Better far, if women would parade their charms, the courtly dresses of those beauties of Bird-cage Walk, by St. James's Park, where "Lady Betty Modish" was born—full, long, bouffant brocades, hair piled high, long and graceful scarfs, and gloves reaching to the elbow. Even the rouge and powder were a mask to hide the cheek which did or did not blush when bold eyes were fastened upon it. Let us not be understood, however, as extolling these. The nineteenth-century beauty mounts a coach with none of these aids to shyness. No suggestion of hiding any of her charms occurs to her. She goes out on the box seat without cloak or shawl, or anything but a hat on the back of her head and a gay parasol between her and a possible thunder-storm. These ladies are not members of an acclimatization society. They cannot bring about a new climate. Do they not suffer from cold? Do not the breezes go through them? Answer, all ye pneumonias and diphtherias and rheumatisms!
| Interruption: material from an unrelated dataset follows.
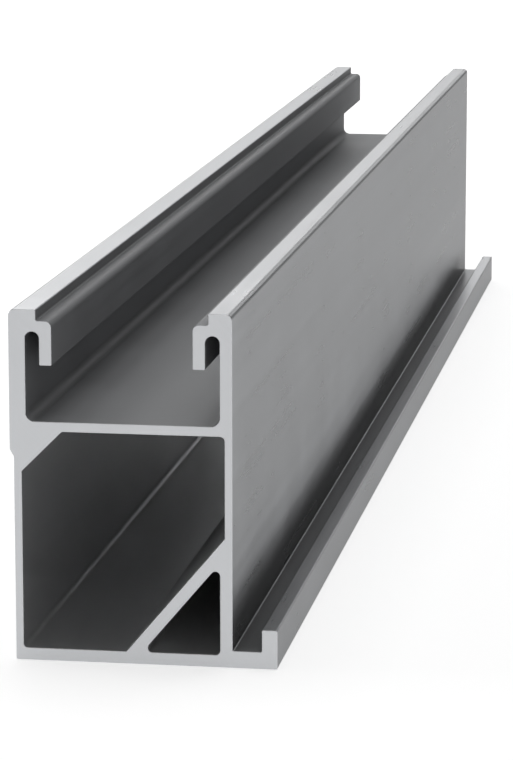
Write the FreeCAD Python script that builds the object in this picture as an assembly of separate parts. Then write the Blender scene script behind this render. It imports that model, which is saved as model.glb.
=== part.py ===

There is no delicacy in the humor with which the funny papers and the caricaturists treat these very exaggerated costumes. No delicacy is required. A change to a quieter style of dress would soon abate this treatment of which so many ladies complain. Let them dress like the Princess of Wales and the Empress of Austria, when in the conspicuous high-relief of the coach, and the result will be that ladies, married or single, will not be subjected to the insults of which so many of them complain, and of which the papers are full after every coaching parade.